Practical questions about settlement, evidence, rails, review paths, and customer data boundaries.

What makes Harbor different from a typical escrow?

Harbor keeps the agreement, evidence, release/refund decision, and dispute path in one reviewable record. Funds move through supported payment rails because agreed evidence supports the outcome, not because a one-off integration says so.

Do teams need to build custom settlement logic?

No for the common path. Teams define completion criteria and evidence requirements, then use Harbor to reserve budget, evaluate submissions, record outcomes, and preserve the record.

What happens when the outcome is unclear?

Harbor can move the transaction into dispute review. The reviewer gets the agreement, evidence, timeline, and operator notes instead of reconstructing the story from separate tools.

Which payment rails can Harbor use?

Harbor can use configured Stripe Connect, Stripe ACH Direct Debit, and USDC on Base rails where they are enabled for the tenant. Customers and SDKs can request an allowed rail, but Harbor resolves the effective destination from approved server-side configuration.

Is Paybond a regulated escrow agent or payment processor?

No, not by default. Paybond is software for defining, verifying, and recording workflow settlement rules around supported rails. Payment processors, card networks, banks, wallet providers, or stablecoin networks move funds under their own terms unless a separate written agreement says otherwise.

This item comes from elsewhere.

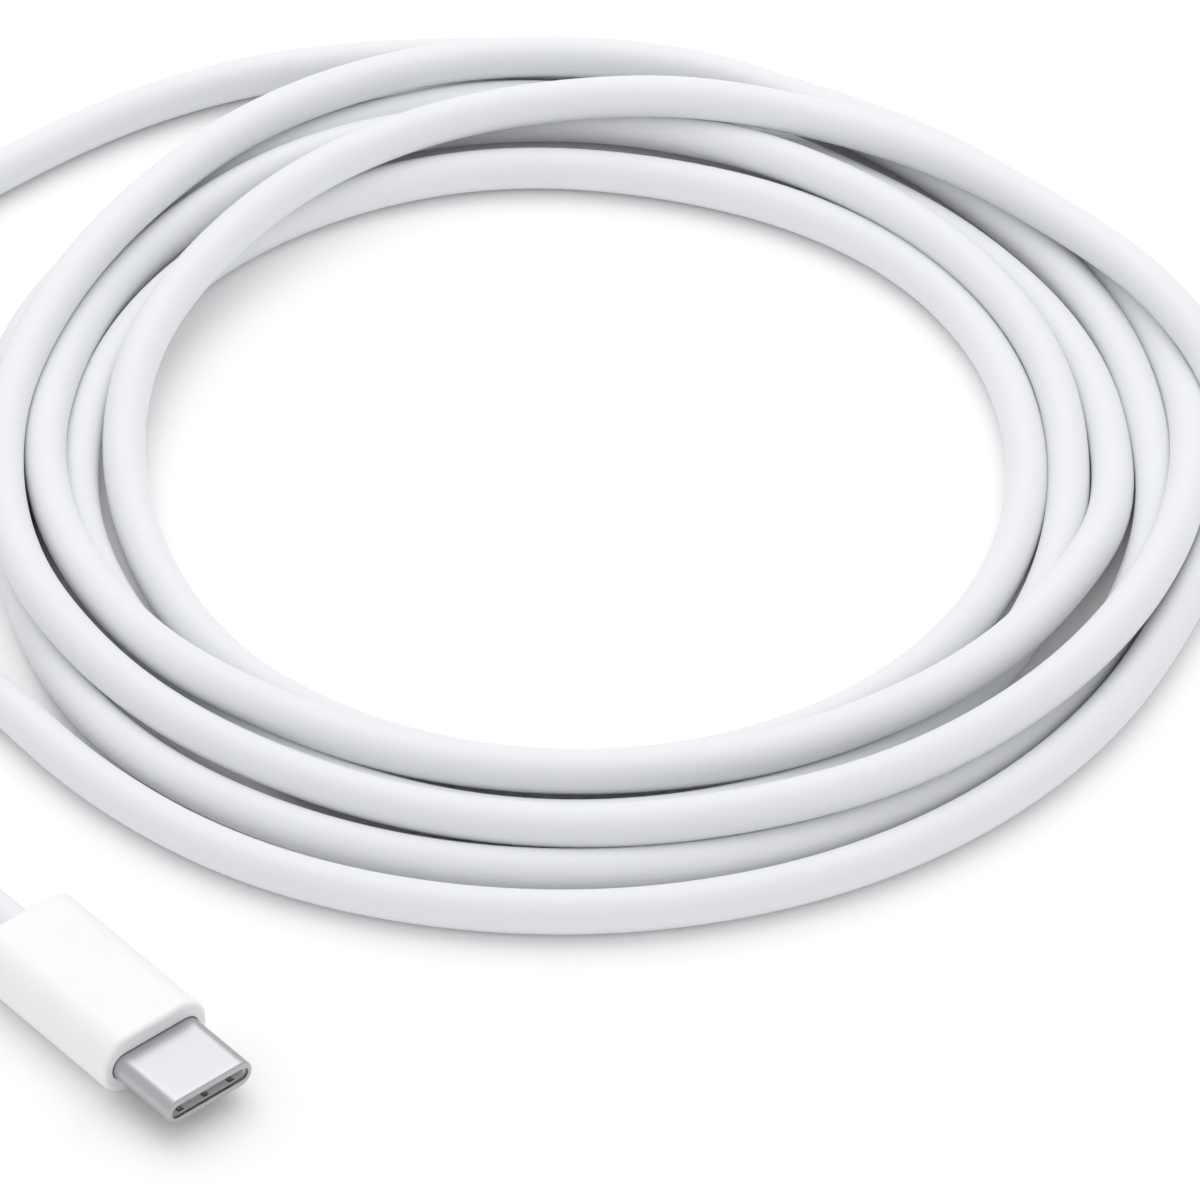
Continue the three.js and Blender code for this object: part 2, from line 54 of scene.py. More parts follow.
# Depths along a plug: the shell's seat in the housing, the housing's rear wall, and how far
# the cord goes in from the rear face to its crimp.
SHELL_SEAT = 0.0055
REAR_WALL = 0.0022
CRIMP_DEPTH = 0.00415

# Spacing of the cord's points: first when it settles, then ring by ring.
SETTLING_STEP = 2.5 * MM
RING_STEP = 1.6 * MM

# Places of the two plugs: centre in plan, and the way the mouth points.
PLUG_CENTRES = {"a": (0.0, 0.0), "b": (-0.07155, 0.02772)}
PLUG_TURNS = {"a": 0.0, "b": math.radians(139.24)}

# Where the cord runs outside the coil, in metres.
LEAD_A_ROUTE = [
    (-0.0165, 0.0, 0.0027),
    (-0.0215, 0.0, 0.0024),
    (-0.0313, 0.0005, 0.0019),
    (-0.0409, 0.0023, 0.0018),
    (-0.0503, 0.0051, 0.0018),
    (-0.0593, 0.0091, 0.0018),
    (-0.0677, 0.0141, 0.0018),
    (-0.0755, 0.0200, 0.0018),
    (-0.0785, 0.0226, 0.0018),
    (-0.0824, 0.0267, 0.0018),
    (-0.0853, 0.0315, 0.0018),
    (-0.0871, 0.0368, 0.0018),
    (-0.0878, 0.0424, 0.0018),
    (-0.0880, 0.0514, 0.0018),
    (-0.0882, 0.0604, 0.0018),
    (-0.0876, 0.0702, 0.0018),
    (-0.0854, 0.0797, 0.0018),
    (-0.0818, 0.0875, 0.0018),
    (-0.0771, 0.0944, 0.0018),
    (-0.0719, 0.1006, 0.0018),
]
LEAD_B_ROUTE = [
    (-0.0603, 0.0182, 0.0025),
    (-0.0573, 0.0166, 0.0022),
    (-0.0521, 0.0154, 0.0019),
]

# The loose coil, turn by turn: at every 20 degrees round the clock, how far out the cord lies
# and how high its middle is, in millimetres. Low places rest on the table, high ones ride over
# another turn. The first turn starts where lead A joins it.
COIL_CENTRE = (-0.02535, 0.0683)
CLOCK_ZERO = 229.24
CLOCK_STEP = 20.0
CLOCK_UNIT = 10.0  # degrees that count as much as a millimetre when the places are joined
FIRST_PLACE = 4
TURNS = [
    [(57.3, 1.8), (54.9, 1.8), (52.8, 1.8), (52.1, 1.8), (51.6, 1.8), (49.8, 3.8),
     (48.3, 5.2), (46.9, 5.2), (45.9, 5.0), (44.4, 4.4), (43.7, 4.0), (43.6, 3.9),
     (44.8, 4.2), (46.4, 5.2)],
    [(46.7, 5.3), (47.1, 5.3), (48.6, 5.3), (51.4, 5.2), (53.3, 4.6), (52.5, 4.3),
     (50.5, 3.0), (49.5, 1.8), (48.0, 1.8), (47.2, 1.8), (46.6, 1.8), (46.6, 1.8),
     (46.5, 1.8), (46.5, 1.8), (46.7, 1.8), (47.2, 1.8), (47.7, 1.8), (46.6, 1.8)],
    [(46.4, 1.8), (49.4, 1.8), (50.2, 1.8), (50.6, 1.8), (51.0, 1.8), (48.6, 1.8),
     (45.6, 1.8), (44.6, 1.8), (44.3, 1.8), (43.6, 1.8), (42.2, 4.3), (41.1, 5.2),
     (39.4, 4.7), (37.7, 4.0), (37.6, 4.0), (38.7, 4.4), (40.6, 4.9), (41.8, 4.5)],
    [(43.3, 4.2), (44.6, 3.0), (46.6, 2.2), (47.4, 2.8), (47.5, 2.2), (45.4, 3.1),
     (42.8, 3.8), (41.7, 3.7), (40.9, 2.7), (39.9, 1.8), (39.9, 1.8), (40.5, 1.8),
     (41.0, 1.8), (40.9, 1.8), (40.9, 1.8), (40.6, 1.8), (39.7, 1.8), (40.1, 1.8)],
    [(40.8, 1.8), (41.4, 1.8), (42.2, 1.8), (42.2, 1.8), (41.7, 1.8), (40.4, 1.8),
     (39.8, 1.8), (39.0, 1.8), (37.8, 1.8), (36.6, 1.8), (35.9, 1.8), (35.5, 1.8),
     (35.2, 1.8), (35.0, 1.8), (35.0, 1.8), (35.1, 1.8), (35.5, 1.8), (35.6, 1.8)],
    [(36.8, 2.4), (38.5, 4.0), (40.2, 4.7), (42.7, 5.2), (45.2, 5.3), (45.8, 6.3),
     (47.8, 5.7), (49.8, 5.3), (52.5, 4.5), (53.0, 2.0), (50.6, 1.8), (50.5, 1.8),
     (50.8, 1.8), (51.1, 1.8), (51.5, 1.8), (52.1, 1.8), (52.3, 1.8), (53.7, 1.8)],
]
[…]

How does Harbor relate to Signal and the Ledger?

Harbor runs the settlement workflow. The Ledger preserves the history behind each decision, and Signal turns completed settlement history into signed standing artifacts for partners and risk teams.

How does Harbor keep customer data separated?

Harbor derives workspace scope from authenticated credentials and applies it across views, actions, records, and exports. Customer-supplied identifiers are not treated as the source of truth.